▸ **Prompt**: The lines to be extracted run from the start of the listing through the line containing "# point to -Y."; copy them exactly and nothing else.

──────── Data extract

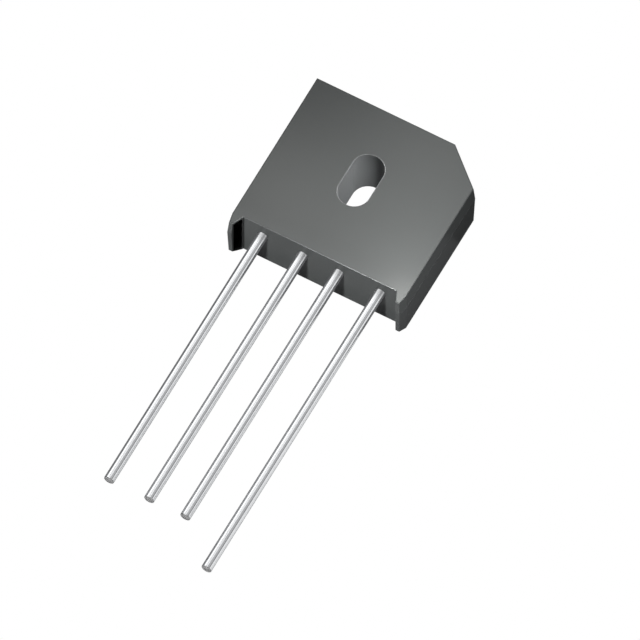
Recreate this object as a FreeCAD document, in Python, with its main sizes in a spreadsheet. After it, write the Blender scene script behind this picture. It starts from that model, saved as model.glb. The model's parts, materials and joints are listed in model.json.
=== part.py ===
import FreeCAD, Part
import Sketcher
import math
import os
import re

# Single in-line bridge rectifier: a moulded epoxy case around four silicon dice,
# copper plates and jumpers, with four round wire leads and a slot for one screw.
# Millimetres and degrees. The part lies on its flat back: +X runs across the leads
# to the plus side, +Y to the top edge, +Z up to the front face, and the leads
# point to -Y. The origin is on the back face, on the axis of the screw slot.

# The outline of the case is measured at the parting plane of its mould.
CASE = {
    "case_width": 22.83,
    "case_depth": 7.50,
    "front_depth": 2.20,  # from the parting plane to the front face
    "front_draft_angle": 4.4,
    "back_draft_angle": 1.8,
    "slot_shift": 0.475,  # the slot lies this far to the minus side of the middle
    "slot_to_top": 9.44,
    "slot_to_floor": 10.57,  # to the recessed bottom face that the leads leave
    "slot_width": 3.88,
    "slot_length": 7.09,
    "corner_cut_across": 4.73,
    "corner_cut_down": 4.16,
    "ear_length": 1.53,
    "ear_root_width": 1.52,
    "ear_flare_angle": 25.5,  # slant of the inner face of an ear
    "ear_taper_length": 1.40,
    "ear_taper_depth": 0.26,
    "ear_back_angle": 36.0,  # slope that thins an ear from the back
    "edge_round": 0.12,
}

LEADS = {
    "lead_diameter": 1.27,
    "lead_height": 5.30,  # lead axis above the back face
    "lead_group_shift": 0.215,  # middle of the four leads from the middle of the case
    "pitch_minus_to_ac": 5.20,
    "pitch_between_ac": 4.68,
    "pitch_ac_to_plus": 5.36,
    "lead_length": 36.25,
    "plus_lead_length": 41.00,
    "lead_tip_bevel": 0.08,
    "lead_cover": 0.10,  # round wire inside the case, before its end is coined flat
    "foot_width": 2.10,
    "foot_thickness": 0.60,
    "foot_bend_angle": 75.0,
    "foot_bend_radius": 0.20,
    "foot_lead_in": 0.10,  # flat stretch before the first bend
    "foot_length": 1.10,  # flat length soldered to a plate
    "foot_margin": 0.15,  # least distance from a foot to the edge of its plate
}

INSIDE = {
    "plate_height": 1.50,  # epoxy under the copper plates
    "plate_thickness": 0.80,
    "plate_gap": 0.60,
    "side_wall": 1.10,
    "top_wall": 1.20,
    "floor_wall": 0.75,
    "slot_wall": 1.10,
    "minus_arm_width": 1.70,
    "plus_leg_length": 6.40,
    "solder_thickness": 0.08,
    "die_side": 3.20,
    "die_thickness": 0.30,
    "die_edge_bevel": 0.10,
    "die_margin": 0.15,
    "jumper_width": 1.60,
    "jumper_thickness": 0.40,
    "contact_share": 0.40,  # flat length soldered to a die, of the width of a middle plate
    "jumper_foot": 1.00,  # flat length soldered to a plate
    "jumper_foot_margin": 0.40,
    "jumper_lift": 0.70,
    "jumper_bend_angle": 60.0,
    "jumper_bend_radius": 0.20,
}

SIZES = {**CASE, **LEADS, **INSIDE}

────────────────

▸ **Written reply**:
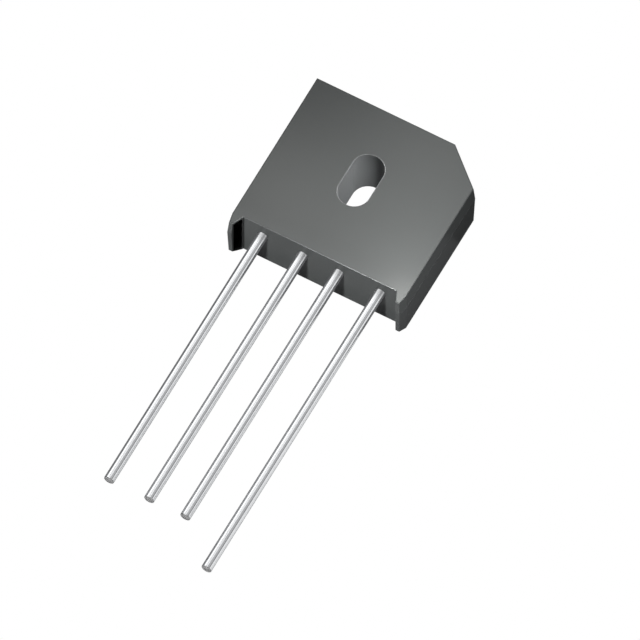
Recreate this object as a FreeCAD document, in Python, with its main sizes in a spreadsheet. After it, write the Blender scene script behind this picture. It starts from that model, saved as model.glb. The model's parts, materials and joints are listed in model.json.
=== part.py ===
import FreeCAD, Part
import Sketcher
import math
import os
import re

# Single in-line bridge rectifier: a moulded epoxy case around four silicon dice,
# copper plates and jumpers, with four round wire leads and a slot for one screw.
# Millimetres and degrees. The part lies on its flat back: +X runs across the leads
# to the plus side, +Y to the top edge, +Z up to the front face, and the leads
# point to -Y. The origin is on the back face, on the axis of the screw slot.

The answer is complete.